By all accounts, Brighton-based ludd gang Dark Horses formed under a grotty pier in Brighton as recently as a year and a half ago. From there, they went about siphoning the craft of their ancestors – Suicide, Bauhaus, The Velvet Underground – into an aesthetic entirely their own. We spoke to Lisa Elle and Andy Bang of the troupe, about mystical personas, playing Wembley and their hotly-tipped debut album.
Why ‘Dark Horses’? What does the term mean to you?
Everyone’s a dark horse, with fantasies and secrets that can be hidden and revealed.
You’ve played a handful of large shows – specifically at Wembley supporting Kasabian. How did you go about bringing the brooding intimacy of your live shows to such big settings?
We have big heart and big sound.
What mindset do you get into before shows? Do you do this intentionally?
Precision with abandon.
You’re keen on pushing grand, often political statements – your website is positively littered with them. Are you big readers? What inspires this?
Everyone is exposed to so much information and so many images nowadays. So much of what we see has no depth, so we feel with an un-ironic naivety that it’s so important to imbue our pieces with layers and lightning. Take from it what you like.
Who produces the 60s/70s-inspired artwork and footage that accompany live shows?
We collectively collude with photographer Ali Tollervey and art director Pierre Angelique.
What is it about adopting mystical personas that you feel enhances the music’s overall impact?
Give a man a mask and he’ll show you the truth. This offers liberation; perpetually evolving.

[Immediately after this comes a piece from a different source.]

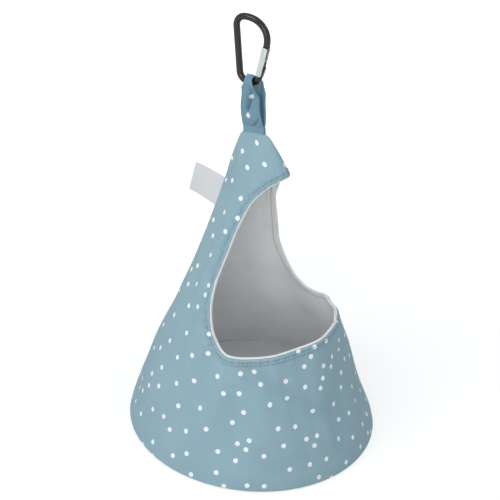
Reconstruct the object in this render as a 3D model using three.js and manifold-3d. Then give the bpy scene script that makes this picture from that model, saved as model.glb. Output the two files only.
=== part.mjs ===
// A cone-shaped hanging bag for pegs and other small things: a lined cloth body with a
// stiffened round base, an opening cut into its front under a pointed hood, a cloth loop
// sewn into its top seam, and a snap hook with a sprung gate to hang it by.
//
// Millimetres, +Z up. The origin is the centre of the base, on its underside. The opening
// faces -Y, the middle of the bag is the plane X = 0, and the label sits in the back seam.
import * as THREE from 'three';
import { mergeVertices } from 'three/addons/utils/BufferGeometryUtils.js';
import Module from 'manifold-3d';

// Sizes shared by many pieces.
const GAP = 0.3; // between neighbouring pieces
const OVERRUN = 6; // how far a cutting block runs past what it cuts

// The bag's outer form.
const BODY = {
  baseRadius: 100,
  height: 249, // floor to the middle of the top seam
  topHalfWidth: 11, // half of the sewn top edge, front to back
  topHalfThickness: 2.4, // half of the top edge, side to side
  topSetback: 18, // how far the top seam lies behind the base centre
  shoulderRadius: 4, // rounding of the top edge's two ends
  seamTilt: THREE.MathUtils.degToRad(9), // the top seam falls away to the back
  tipDrop: 26, // the hood's point, under the top seam
  tipReach: 15, // the hood's point, in front of the base centre
  tuckRadius: 2, // rounding where the wall turns under to the base
};

// Cloth and board.
const CLOTH = {
  outer: 1, // wall of the dotted outer cloth
  lining: 0.8, // wall of the pale lining
  board: 2, // stiffener inside the base
  liningDrop: 8, // the lining closes this far under the top seam
};

// The opening, as its edge is seen from the side.
const OPENING = {
  waistReach: 15.2, // its rearmost point, behind the base centre
  waistHeight: 143,
  dipReach: 12, // its lowest point, in front of the base centre
  dipHeight: 94,
  rimHeight: 104, // the middle of the front rim
  lip: 1, // how far the lining shows past the outer cloth
};

// Bends of the opening's edge, as [across, down] shares of each stretch.
const HOOD_EDGE_SHARES = [[0.9, 0.22], [0.86, 0.51]];
const WAIST_SHARES = [[0, 0.51], [0.45, 1]];
const RIM_SHARES = [[0.21, 0], [0.69, 0.66]];

// The hanging loop, a flat cloth strap folded over the hook's lower bend.
const STRAP = {
  width: 18, // at the top seam
  shoulderWidth: 14.5, // just under the fold
  foldWidth: 8.4, // gathered inside the hook's bend
  rise: 38.7, // top seam to the middle of the hook's rod
  thickness: 1.5,
  bulge: 5, // half of the spread between the two layers
  rollRadius: 1.8, // the turned-in lower end
  foldRadius: 4.9, // outside of the fold over the rod
  shoulderDrop: 4.9, // from the rod's middle down to the shoulders
  offset: 0.8, // the hook sits this far behind the strap's middle
};

// Bends of the strap's side, as shares of its bulge and of its rise.
const STRAP_LOW_SHARE = 0.25;
const STRAP_HIGH_SHARE = 0.75;
const STRAP_SPREAD_SHARE = 1.12;

// The snap hook, a D of round rod.
const HOOK = {
  rodRadius: 2.55,
  height: 48.5, // middle of the lower bend to middle of the upper one
  bottomHalf: 1.5, // half of the straight stretch at the bottom
  bendRadius: 7, // the two lower bends
  cornerRadius: 7.5, // the bend from the top to the spine
  noseBulge: 1, // how far the bow stands out past the nose
  noseRise: 6, // nose end to the foot of the bow
};

// Bends of the bow, as [across, up] shares of its spread.
const BOW_SHARES = [[0, 0.6], [0.45, 1.03]];

// The gate, a channel of folded sheet that is open to the outside.
const GATE = {
  length: 21.5, // pivot to its top end
  depth: 4.3,
  wall: 0.6,
  lean: THREE.MathUtils.degToRad(18.5), // outwards from the spine
  knuckleGap: 0.55, // round foot to the cut end of the rod
  webStart: 1, // the web starts this far above the pivot
  tabHeight: 10.4, // the folded tab that the spring pushes on
};

// The flat ends of the rod that the gate straddles.
const TANG = {
  thickness: 3,
  innerReach: 1.2, // towards the spine
  outerReach: 3.3, // towards the outside, past the gate
  rise: 3.2, // above the pivot, inside the gate
  outerRise: 6, // above the pivot, at the outside edge
  noseDrop: 4.5, // how far the nose's tongue reaches into the gate
  root: 2, // how far each flat end runs into the rod
};

const RIVET = {
  shaftRadius: 0.8,
  headRadius: 1.3,
  headHeight: 0.6,
};

const SPRING = {
  coilRadius: 1.05,
  wireRadius: 0.2,
  turns: 6,
  stepsPerTurn: 8,
  wireHalfSides: 3,
};

const LABEL = {
  width: 25, // standing out from the seam
  height: 27, // along the seam
  thickness: 1,
  drop: 33, // its middle, under the hood's point
};

// Counts of facets.
const COLUMNS = 48;
const WALL_ROWS = 6;
const HOOD_ROWS = 4;
const ROUND_ROWS = 3;
const EDGE_STEPS = 14;
const ROD_HALF_SIDES = 6;
const ROD_STEPS = 64;
const FINE_SIDES = 16;

const MERGE_TOLERANCE = 1e-4;

const wasm = await Module();
wasm.setup();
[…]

Who do you currently look up to, musically?
Your single, Alone, was produced by Death in Vegas‘s Richard Fearless. How did this come about? Are you big fans of the band?
We sent out the call, he answered in our language. The new Death in Vegas record is a triumph.
What’s planned for the new year? How is the album coming along?
Our long player, she’s almost fully formed. It’s an exciting time.